2. They just look better, e.g. by comparing raw neural outputs to sanitized weather reports or by using a metric biased toward low prediction variance at the expense of accuracy or something (this could be as simple as grading the neural net's probability distribution against the weather model's raw predicted output too, not considering the epistemological tweaked predictions the physics model also produced, thus implicitly giving the neural net and edge because the physics model can't get partial credit, even when worthy of it's and the AI can). Those sorts of mistakes are shockingly easy to make, even with much thought and careful review. Time will tell, I hope.
3. The gains are in some form of auxiliary data, like cheaply extrapolating a coarse forecast into a fine-grained forecast (superresolution/hallucination), or cheaply approximating a single weather estimate without fleshing out the details of the entire grid. This is potentially incredibly valuable, at the obvious cost of occasionally being very wrong. Use such predictions with care.
I don't think that list is exhaustive, but I'm not holding my breath too much either. Gaining an extra day of hurricane touchdown accuracy, for example, takes immense amounts of data. We've slowly made those gains, but for a neural net to do noticeably better there would have to be major problems in our original problem formulation.
Slightly off-topic:
I'd love an easy way to get conditional probabilities in my forecasts. Some sort of raw, fine-grained data allowing those computations would be a god-send. When a forecast says there's a 30% chance of rain each hour, do they mean we're definitely getting rain and don't know which hour (like the very tall, narrow thunderstorms often traversing west->east in tornado alley), do they mean we're getting a spotty amount of rain that entire period (drizzling off and on like in southeast Alaskan summers), do they mean there's a 30% chance the storm hits us and rains continuously and a 70% chance it skirts by (it's commonly easy to predict there will be a storm but not necessarily exactly where or when with respect to communities/times on the boundaries)? Those have drastic impacts on my plans for the day, and the raw data has that nuance, but it's not obtainable from any weather report I've seen.
My niece recently asked me why it's important to make weather forecasts. I had never really thought about it myself. But it is a very important job! Knowing the weather can affect decisions about travel, outdoor events and work schedules; forecasts help people prepare for severe weather conditions, such as storms, hurricanes or extreme temperatures, potentially saving lives and reducing injuries!
Pilots usually need to fly regardless. They reroute based on present data, not future. Bad weather still usually cancels all flights at an airport since they can't afford to close down the x% of the time when the local forecast is wrong. I suppose the airport might get the de-icers out of the garage early, but prediction, rather than current state, seems less important for pilots.
> emergency services
Do you have an example? I believe staffing is almost constant for these, since most are union, until extra are needed. I would suspect the only difference would be "it's going to rain heavy next week. you guys on call should expect to be called".

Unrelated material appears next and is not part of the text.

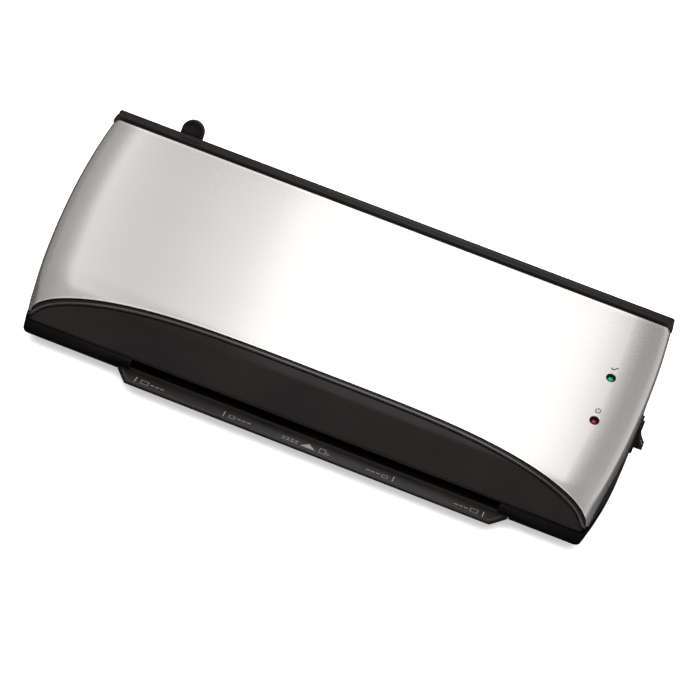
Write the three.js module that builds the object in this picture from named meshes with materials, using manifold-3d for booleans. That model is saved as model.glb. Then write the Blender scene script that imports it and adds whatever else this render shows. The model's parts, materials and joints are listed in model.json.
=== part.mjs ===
import * as THREE from 'three';
import { ConvexGeometry } from 'three/addons/geometries/ConvexGeometry.js';
import { mergeVertices } from 'three/addons/utils/BufferGeometryUtils.js';
import Module from 'manifold-3d';

// Pouch laminator, in millimetres: +X to the operator's right, +Y to the rear, +Z up.
// While it is built, x = 0 is the middle of the body, y = 0 its front and z = 0 the floor.

const wasm = await Module();
wasm.setup();

// Body
const HALF_WIDTH = 185.3;
const WAIST = 4.43;
const WAIST_REACH = 64;
const WIDEST_Y = 87.9;
const EDGE_ROUND = 4.5;
const ROUND_LEVELS = 4;
const WALL = 2.5;
const BASE_Z = 8;
const BASE_TOP_Z = 19.5;
const COVER_Z = 19.8;
const COVER_REAR_Y = 131;
const REAR_Y = 136.3;
const REAR_TOP_Z = 95.6;
const GAP = 0.3;

// Section of the body, front to rear: steep fascia, tight bend, long slope
const FASCIA_FOOT = new THREE.Vector2(1, 16);
const FASCIA_TOP = new THREE.Vector2(9.6, 33.2);
const BEND_CONTROL = new THREE.Vector2(14.7, 43.5);
const SLOPE_FOOT = new THREE.Vector2(26, 49.3);
const SLOPE_CONTROL = new THREE.Vector2(78, 76.4);
const SLOPE_TOP = new THREE.Vector2(129, 93.5);

// Arched cut-out of the cover
const ARCH_HALF = 177.3;
const ARCH_END_Z = 19.8;
const ARCH_TOP_Z = 45.4;
const ARCH_POWER = 3.78;
const ARCH_STEPS = 36;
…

There are military, commercial, and private pilots. Each group has different look-ahead needs and approaches to planning and routing flights. If you want to give your brain a little exercise and learn new stuff, read up on various levels of pilots' licenses, endorsements, type ratings, etc. Add to that limits imposed by the aircraft (max operating altitude, speed, de-icing equipment, weight, etc.), airspace classes (how high can you/have to fly, will you be cleared to fly above weather), and jurisdictions (does my aircraft rating allow me to land at my destination given the weather forecast in that area). When you do that, you will understand how important weather forecasting is for pilots.
As for emergency services, it's good to know if/when things are going to get biblical, because you may need to transport additional machinery and personnel to another area, or you may need to prep temporary shelters.
I've never known someone so mindful of the weather forecast as my uncle the farmer: is it too soon to plant? Should I irrigate or wait just a few days longer? If I don't harvest now will my fields get too muddy for the tractor?
Agriculture is a big one. We have an independent forecaster locally that posts on Facebook. People tend to check in with him around hurricane and snow storm times. It seems like his paying clients are mainly farmers.
Nothing suits a generative AI better, in terms of quotidian prognostication, than telling you whether it will be vaguely sunny-ish in the next 24 to 48 hours.
Whatever next? Perhaps that most egregious example of just about vaguely getting it right enough of the time to seem plausible: AI horoscopes?